Un par de años después fui a acampar con mi tía Liliana y mis primos a Playa Naranjo, cerca de la frontera con Nicaragua. Recuerdo que había sólo otra tienda al otro lado de la playa. Mi tía llevaba contados los galones de agua y estábamos felices porque habría muy poca para bañarnos. Llegó la noche y, como de costumbre, llegaron las quemaduras en la piel. Pero esta vez la luz no sólo irradiaba de nosotros, sino también de la arena, en forma de una luz azul y fría. Salía también del agua. Era una visión mágica, fluorescente. Años después comprendí que esa luz era producto de algas microscópicas, llamadas fitoplancton, que surgen en ese lugar gracias a las corrientes.
Mi relación con el mar floreció a través de mis estudios de geología. Una de las experiencias más hermosas ocurrió en playa Conchal, en Guanacaste. A principios de los noventa, se estaba construyendo ahí uno de los primeros grandes proyectos turísticos costeros: el hotel Meliá. Mis compañeros de universidad y yo nos quedamos en un pequeño hotel de Brasilito y cruzamos, a pie, el hermoso pliegue rocoso que separa ambas playas. Nuestra misión era pasar dos días midiendo todas las fracturas de ese pliegue: sus direcciones, inclinaciones, las características de sus superficies. Eso nos permitiría, al final, saber cuáles esfuerzos habrían logrado plegar, deformar y transformar las rocas de esa manera.
Sin embargo, no esperábamos un encuadre natural tan extraordinario. Desde nuestro peñón, como se le podría identificar de forma coloquial a ese pliegue, veíamos el mar azul y una playa como nunca habíamos visto antes: no había arena, solo conchas y caracoles de diferentes colores y tamaños. Desde ese ángulo me sentía feliz de estar tan alejada de esa construcción, desplazada en el tiempo unos 300 millones de años atrás, cuando se habían formado esas rocas y habían decidido que todo lo demás era circunstancial. Cuando el ser humano estaba muy atrás en la lista de espera del universo.

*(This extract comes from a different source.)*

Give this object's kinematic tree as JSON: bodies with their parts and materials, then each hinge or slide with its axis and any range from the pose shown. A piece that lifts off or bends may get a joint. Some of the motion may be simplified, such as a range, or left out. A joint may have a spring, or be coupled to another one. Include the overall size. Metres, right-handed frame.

La geología permite que el mar sea distinto cada vez. El color del agua, las formas de la costa, la presencia de golfos, puntas o barras de arena, tienen una razón de ser. El color se lo debemos al agua, que absorbe la luz cálida y refleja la fría. Las formas son el resultado de la combinación de la dureza de la roca, de la fuerza de las mareas, de la presencia de sedimentos acarreados por los ríos… La belleza de la naturaleza se combina con una comprensión, o por lo menos un deseo de comprensión, de su génesis.
Río de Janeiro es, para la mayoría, sinónimo de color y fiesta. El domo del Pão de Açúcar que sobresale en su costa es un verdadero deleite para los geólogos y amantes de la geología. Es una roca de granito, que se formó debajo de la superficie terrestre y que poco a poco se ha ido erosionando y adquiriendo unas formas redondeadas y nobles. El ojo del geólogo se deja llevar por estas curvas suaves, tan suaves como las de las bañistas que, como el domo, no temen mostrar lo que llevan por dentro. A diferencia de las costas de un país joven como Costa Rica, producto de terremotos y volcanes activos, el mar brasileño nos amansa y nos arrulla.
Mi trabajo me ha permitido viajar y reconocer que no existe un único mar. Existen tantos mares como aquellos que seamos capaces de construir con nuestro conocimiento e imaginación. Mares cargados de historias de nacimiento y muerte de rocas, de sedimentos y de todos los que estamos alrededor. He vuelto al Golfo de Nicoya esperando encontrar a la mamá tiburón martillo para que me siga dando lecciones importantes. Gracias a ella el mar se ha convertido en mi aliado, en mi amigo y en mi protector.